People like former members of Save Ferris, My Superhero, and Starpool, who currently play in Bite Me Bambi. According to vocalist Tahlena Chikami, the name comes from a line in 2001’s Josie and the Pussycats, a movie a lot of people insist is great. Chikami is one of them: “I saw that when I was a kid, and it was the movie that made me want to be a musician and be in a band.” Lucky for her, she lived in the place that perfected ska!
Aliensdontringdoorbells
Would anyone seeing this name expect the band to play ’80s-style pop-rock à la Paul Young? Or a Creed-esque music video with sweeping shots of the band earnestly playing on a hilltop? No? Well, guess what?
Having seen a couple Aliensdontringdoorbells videos, I wasn’t surprised to see they have a super long bio—1,200+ words!—because I’ve developed that useless sixth sense while writing about bands for 25 years. There’s something about being ultra earnest that compels unknown bands to go on and on and on about themselves. At least Aliensdontringdoorbells address the name before going deep into each member’s biography:
The band took their outlandish name from a conversation [guitarist Dorian] Foyil recalled witnessing between an old man and Foyil’s (then) six year old son on a New York subway platform a number of years ago: the old man appeared to be talking to himself until he turned to the boy and said, “it’s because aliens don’t ring doorbells.”
Only in New York, am I right?
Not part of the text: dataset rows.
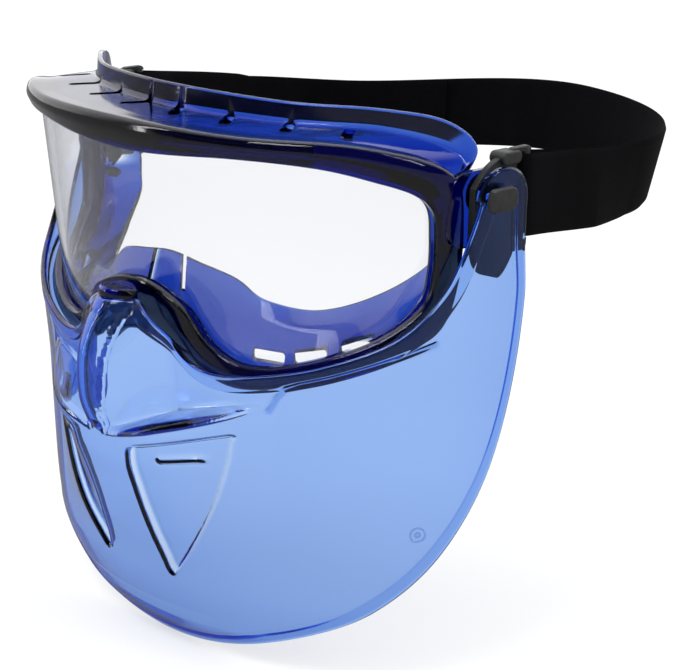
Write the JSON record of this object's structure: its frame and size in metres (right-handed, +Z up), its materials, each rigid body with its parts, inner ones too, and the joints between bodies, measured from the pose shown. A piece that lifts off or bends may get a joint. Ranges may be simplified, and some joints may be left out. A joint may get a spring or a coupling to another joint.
{
  "type": "splash goggle with flip-up face shield",
  "caption": "Splash goggle with vents, clear lens, elastic headband and a translucent lower face shield that flips up on temple pins.",
  "frame": {"origin": "middle of the bounding box in plan, on the lowest point of the shield's chin (z = 0)", "axes": "+Z up as worn, -Y the way the wearer looks, +X the wearer's left; the shield's hinge line is parallel to X"},
  "size_m": [0.1958, 0.2142, 0.182],
  "materials": {
    "frame_vinyl": "glossy deep-blue translucent soft vinyl",
    "lens_clear": "clear polished polycarbonate",
    "shield_blue": "polished light-blue translucent polycarbonate",
    "clip_black": "matte moulded near-black nylon",
    "webbing_black": "black knitted elastic webbing"
  },
  "bodies": {
    "goggle": {"goggle_frame": "frame_vinyl", "lens": "lens_clear", "upper_vent_baffle": "frame_vinyl", "pivot_pin_left": "clip_black", "pivot_pin_right": "clip_black", "pivot_retainer_left": "clip_black", "pivot_retainer_right": "clip_black"},
    "shield": {"face_shield": "shield_blue"},
    "strap": {"headband": "webbing_black", "strap_clip_left": "clip_black", "strap_clip_right": "clip_black"}
  },
  "joints": [
    {"name": "shield_flip", "type": "hinge", "parent": "goggle", "child": "shield", "pos_m": [0, -0.02367, 0.1555], "axis": [-1, 0, 0], "range_deg": [0, 100]},
    {"name": "headband_swing", "type": "hinge", "parent": "goggle", "child": "strap", "pos_m": [0, -0.02367, 0.1555], "axis": [1, 0, 0], "range_deg": [-15, 15]}
  ]
}
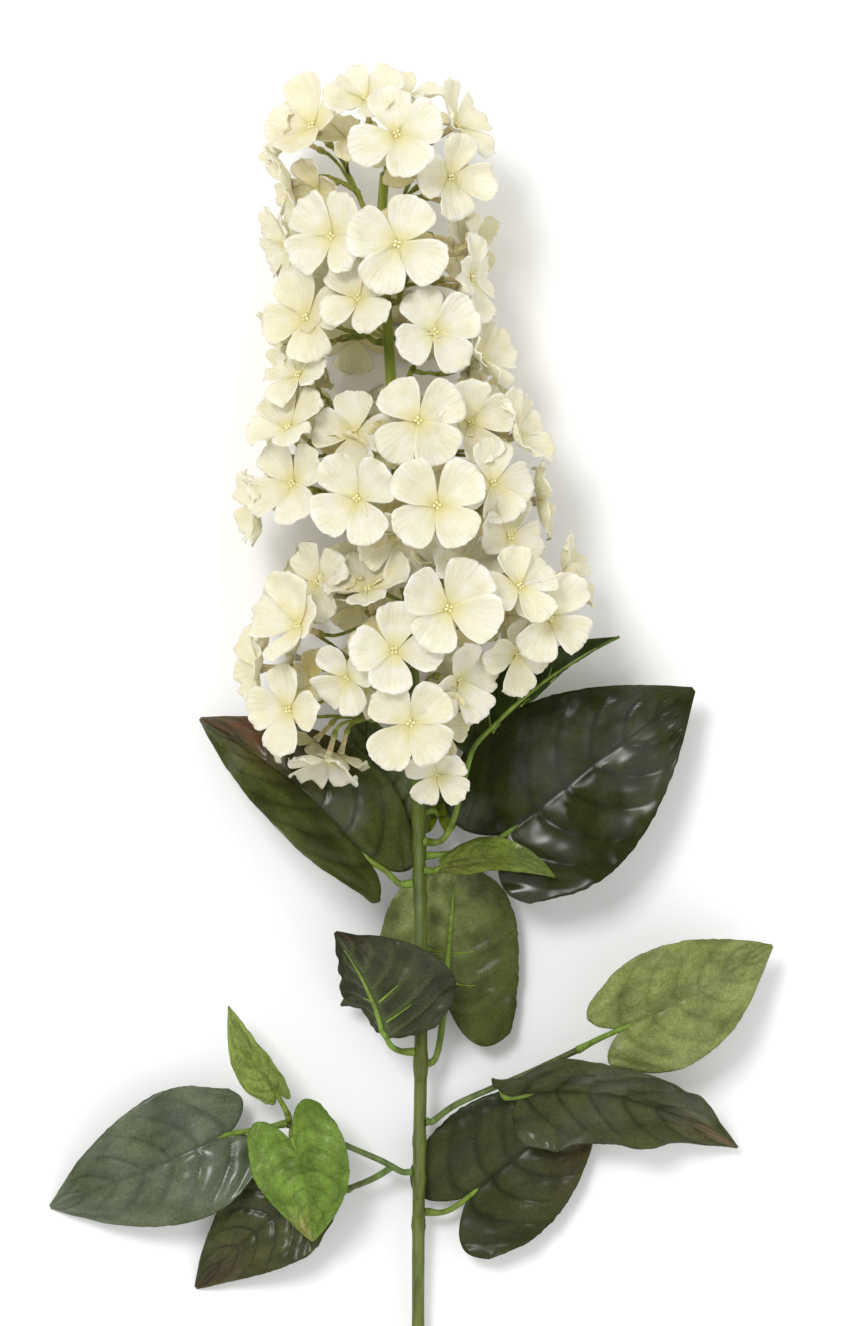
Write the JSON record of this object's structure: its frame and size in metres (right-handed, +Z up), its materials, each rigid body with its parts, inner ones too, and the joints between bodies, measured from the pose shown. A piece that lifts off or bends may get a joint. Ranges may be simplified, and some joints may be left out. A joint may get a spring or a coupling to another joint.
{
  "type": "lilac stem",
  "caption": "Cut lilac stem lying flat, with heart-shaped leaves on short side shoots and a tall loose head of cream four-petalled florets.",
  "frame": {"origin": "on the surface that the stem lies on, under the middle of the overall box", "axes": "+Y along the stem from the cut end to the tip of the flower head, +Z up from the surface, +X to the right seen from above with the head at the top"},
  "size_m": [0.2669, 0.523, 0.0881],
  "materials": {
    "stem_green": "satin",
    "leaf_green": "satin",
    "petal_cream": "matte"
  },
  "bodies": {
    "root": {"leaf_behind_left": "leaf_green", "leaf_behind_right": "leaf_green", "leaf_bright": "leaf_green", "leaf_centre_back": "leaf_green", "leaf_front_curled": "leaf_green", "leaf_left_far": "leaf_green", "leaf_left_low": "leaf_green", "leaf_right_far": "leaf_green", "leaf_right_long": "leaf_green", "leaf_right_low": "leaf_green", "leaf_small_right": "leaf_green", "leaf_small_upright": "leaf_green", "leaf_upper_folded": "leaf_green", "leaf_upper_left": "leaf_green", "leaf_upper_right": "leaf_green", "shoot_left": "stem_green", "shoot_right": "stem_green", "spray_bottom_front": "petal_cream", "spray_bottom_left": "petal_cream", "spray_bottom_right": "petal_cream", "spray_high_left": "petal_cream", "spray_high_right": "petal_cream", "spray_low_left": "petal_cream", "spray_low_right": "petal_cream", "spray_mid_front": "petal_cream", "spray_mid_left": "petal_cream", "spray_mid_right": "petal_cream", "spray_outer_left": "petal_cream", "spray_outer_right": "petal_cream", "spray_tip": "petal_cream", "spray_top_left": "petal_cream", "spray_top_right": "petal_cream", "spray_under_1": "petal_cream", "spray_under_2": "petal_cream", "spray_under_3": "petal_cream", "spray_under_4": "petal_cream", "spray_under_5": "petal_cream", "spray_under_6": "petal_cream", "spray_upper_left": "petal_cream", "spray_upper_right": "petal_cream", "spray_wide_front": "petal_cream", "spray_wide_left": "petal_cream", "spray_wide_right": "petal_cream", "stem": "stem_green"}
  },
  "joints": []
}
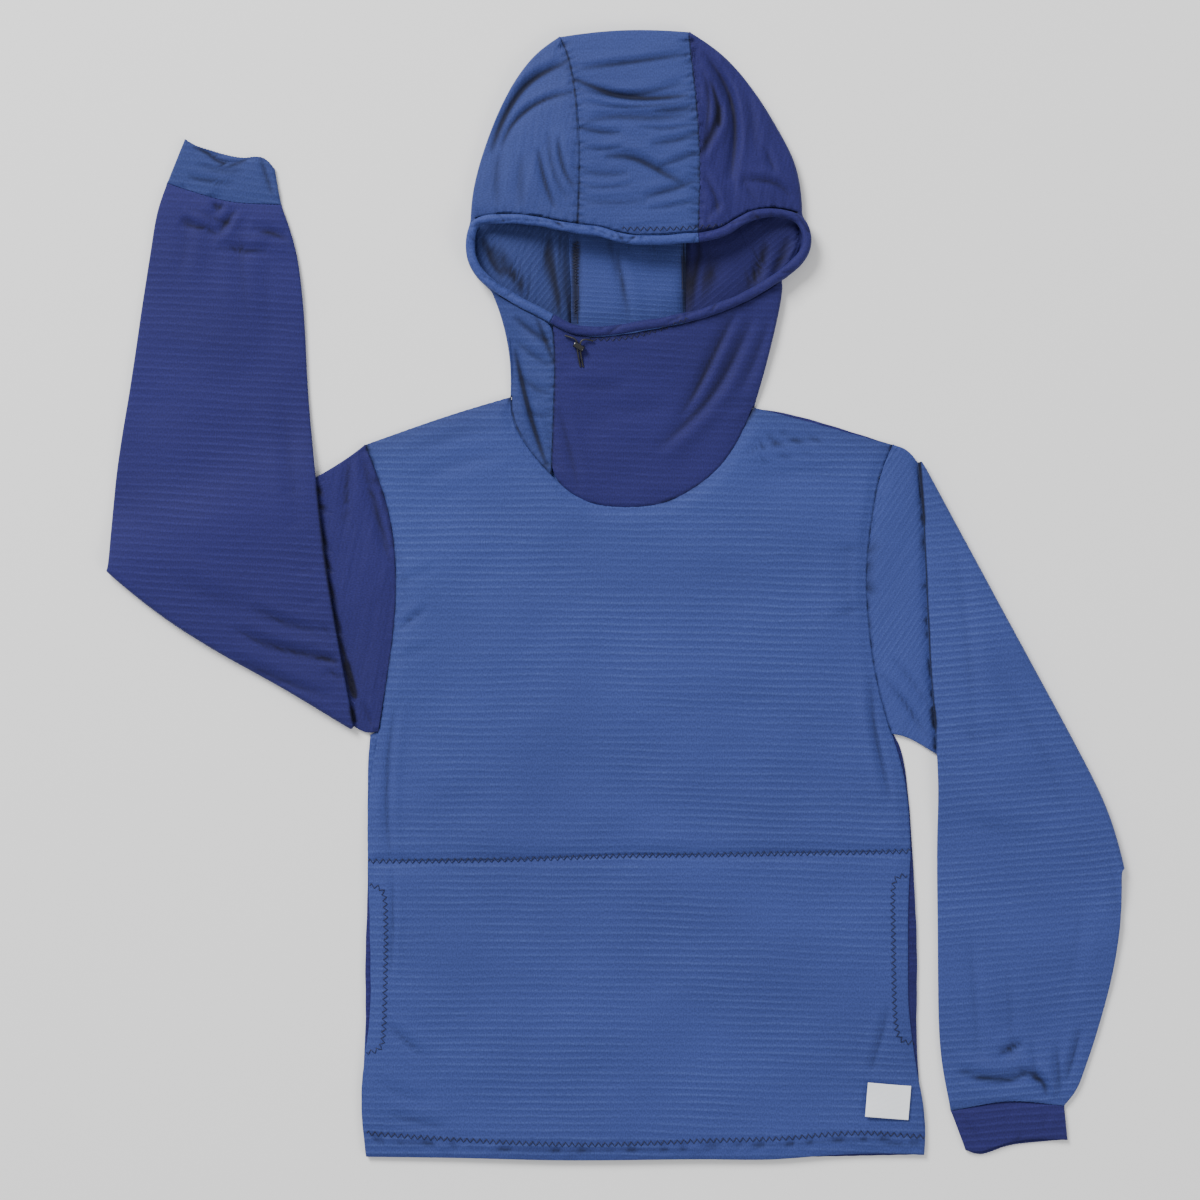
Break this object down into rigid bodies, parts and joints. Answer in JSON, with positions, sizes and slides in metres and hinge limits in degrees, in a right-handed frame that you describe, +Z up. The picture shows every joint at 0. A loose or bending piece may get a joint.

Fuhgetaboutit! Let’s get a slice! ’ey, I’m walkin’ here! Etc.
In that lengthy bio, the band awkwardly describes itself as “Adult Pop Rock with a raw edge. Or Simon and Garfunkels’s Bridge Over Troubled Waters [sic] meets .. Alien!” If you watched any of the above video, you understand there’s nothing remotely edgy about Aliensdontringdoorbells.
No Love for the Middle Child
Readers who got into Zero 9:36 after BNB #9—hey, it’s possible—would’ve come across “Come Thru,” a No Love for the Middle Child song featuring Zero. The really eagle-eyed folks may know that No Love produced or performed on tracks from Zero’s You Will Not Be Saved. But chances are no one checks either of those boxes. Here’s the world’s shortest Behind the Music: Zero 9:36 and No Love for the Middle Child share a manager, so that’s how it happened. FASCINATING!
The moniker is recent, but the man behind No Love for the Middle Child, Andrew Franklin, has kicked around the production world for a few years. Most notably, he worked on Meek Mill’s “Intro,” the Phil Collins-sampling track from 2018’s Championships, and earned a gold record for his efforts. The whole process of making beats for a huge artist like Meek Mill is pretty interesting—and a little depressing—as described by No Love on this podcast interview (around the 11-minute mark). Franklin actually wrote the melody, not the actual beat, which was added by someone later. It all sounds very surgical and inhuman, but “surgical and inhuman” pretty well captures pop music in general.
While nearly as polished as anything on commercial radio, No Love for the Middle Child’s music feels human, because computers tend to be less emo. It runs the gamut between surprisingly guitar-centric to synthy pop, all of it pretty catchy.
Beyond that, there isn’t much to say about No Love for the Middle Child, other than its name helps a million mopey middle kids finally feel seen.
POST-SCRIPTS
Maybe there is something to this “SoCal perfected ska” thing:
Some of my favorite albums of 2020, in no order: Worriers, You or Someone You Know; METZ, Atlas Vending; Bob Mould, Blue Hearts; A. Swayze & the Ghosts, Paid Salvation. Even when I had to make year-end lists as part of my job, I was bad at it.
I may take the next month or so off from BNB to write a chapter for a book pitch. So if you don’t see something the first week in February (or mid-January for paying subscribers), that’s the deal.
Happy new year. Wear a goddamn mask.